Some school leaders worry that last month’s surge in COVID-19 infections that prompted numerous student absences will cost districts millions of dollars in state funding, with no plans for relief. In January schools saw huge increases in the number of absent students and staff, many who were sick with COVID or in quarantine because they had been exposed to somebody with COVID. Several districts said 20 percent or more of their students were absent on any given day. Yet, despite significant staffing shortages, schools in San Diego County overwhelmingly managed to avoid closures.

That may cost them.

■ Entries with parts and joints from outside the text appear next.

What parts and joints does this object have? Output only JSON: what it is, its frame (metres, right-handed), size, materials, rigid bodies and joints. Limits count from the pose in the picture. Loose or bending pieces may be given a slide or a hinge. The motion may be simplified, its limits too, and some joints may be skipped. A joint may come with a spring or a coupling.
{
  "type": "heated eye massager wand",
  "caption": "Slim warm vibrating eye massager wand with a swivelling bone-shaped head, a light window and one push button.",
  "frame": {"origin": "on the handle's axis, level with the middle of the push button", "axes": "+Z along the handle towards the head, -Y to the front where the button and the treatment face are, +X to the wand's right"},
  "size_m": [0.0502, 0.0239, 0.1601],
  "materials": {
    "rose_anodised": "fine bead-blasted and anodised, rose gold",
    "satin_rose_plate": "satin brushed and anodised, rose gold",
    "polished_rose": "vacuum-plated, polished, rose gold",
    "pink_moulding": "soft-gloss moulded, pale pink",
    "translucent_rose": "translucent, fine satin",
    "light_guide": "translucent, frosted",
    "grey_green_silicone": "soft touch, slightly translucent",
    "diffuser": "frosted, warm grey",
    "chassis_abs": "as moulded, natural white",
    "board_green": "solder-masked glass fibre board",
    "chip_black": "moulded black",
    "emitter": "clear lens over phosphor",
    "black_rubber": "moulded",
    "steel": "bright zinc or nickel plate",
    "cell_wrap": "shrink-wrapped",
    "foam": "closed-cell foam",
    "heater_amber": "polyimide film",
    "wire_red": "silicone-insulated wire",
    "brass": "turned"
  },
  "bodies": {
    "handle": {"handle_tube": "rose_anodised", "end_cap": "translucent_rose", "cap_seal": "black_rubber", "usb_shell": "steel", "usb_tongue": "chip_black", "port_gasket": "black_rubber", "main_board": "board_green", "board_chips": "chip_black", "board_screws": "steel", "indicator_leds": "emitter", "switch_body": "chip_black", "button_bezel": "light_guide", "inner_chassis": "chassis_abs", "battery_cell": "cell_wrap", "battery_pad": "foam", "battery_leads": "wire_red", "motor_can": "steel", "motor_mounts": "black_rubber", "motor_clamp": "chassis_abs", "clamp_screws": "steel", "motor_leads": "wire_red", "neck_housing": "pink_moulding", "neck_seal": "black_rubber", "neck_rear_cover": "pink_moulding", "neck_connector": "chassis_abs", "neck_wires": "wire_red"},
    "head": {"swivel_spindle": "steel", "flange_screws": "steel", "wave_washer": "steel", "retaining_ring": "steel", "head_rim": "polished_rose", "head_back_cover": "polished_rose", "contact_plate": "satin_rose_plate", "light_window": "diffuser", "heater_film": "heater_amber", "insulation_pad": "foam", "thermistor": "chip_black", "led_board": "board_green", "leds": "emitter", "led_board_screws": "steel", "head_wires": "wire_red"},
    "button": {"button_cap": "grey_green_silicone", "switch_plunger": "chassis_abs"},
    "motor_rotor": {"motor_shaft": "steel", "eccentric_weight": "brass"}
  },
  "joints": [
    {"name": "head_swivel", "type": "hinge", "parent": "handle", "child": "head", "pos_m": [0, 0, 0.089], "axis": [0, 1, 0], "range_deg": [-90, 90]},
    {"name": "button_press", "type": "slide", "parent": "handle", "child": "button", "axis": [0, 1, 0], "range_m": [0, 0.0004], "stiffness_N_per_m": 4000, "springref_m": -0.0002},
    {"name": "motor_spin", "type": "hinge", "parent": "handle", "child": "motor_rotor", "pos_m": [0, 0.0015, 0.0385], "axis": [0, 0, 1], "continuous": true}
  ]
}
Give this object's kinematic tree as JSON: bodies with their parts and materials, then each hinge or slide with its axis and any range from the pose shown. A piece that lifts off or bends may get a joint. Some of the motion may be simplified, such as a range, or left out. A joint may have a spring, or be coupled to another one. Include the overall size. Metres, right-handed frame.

Because state school funding is distributed through a formula that is based on student attendance, schools are expecting significant financial losses from January. According to state rules, the only way schools could recoup funding lost due to last month’s absences was if they had required the absent students to complete independent study work at home. Some school leaders are not happy about it.

David Feliciano, superintendent of La Mesa-Spring Valley School District, which has about 11,000 students, said it seems counter to common sense. “The messaging is crazy, because we’re out here saying that COVID is a serious thing … but, oh, hey, if your kid’s sick with COVID, here’s all your schoolwork to do at home,” he said. “We never give sick kids homework, because they’re sick.”

Before COVID, La Mesa-Spring Valley’s average student attendance rate was about 96 percent. During COVID it dropped to about 90 percent. Then in January, it fell to 81 percent, and some days it hit 78 percent, Feliciano said. The increased absences in January will cost La Mesa-Spring Valley about $1.2 million, he said; for the year it could lose $6.7 million due to attendance.

“That’s terrifying. That would be something that would take us years and years to recover from, if the state didn’t find a way to make up that difference,” Feliciano said.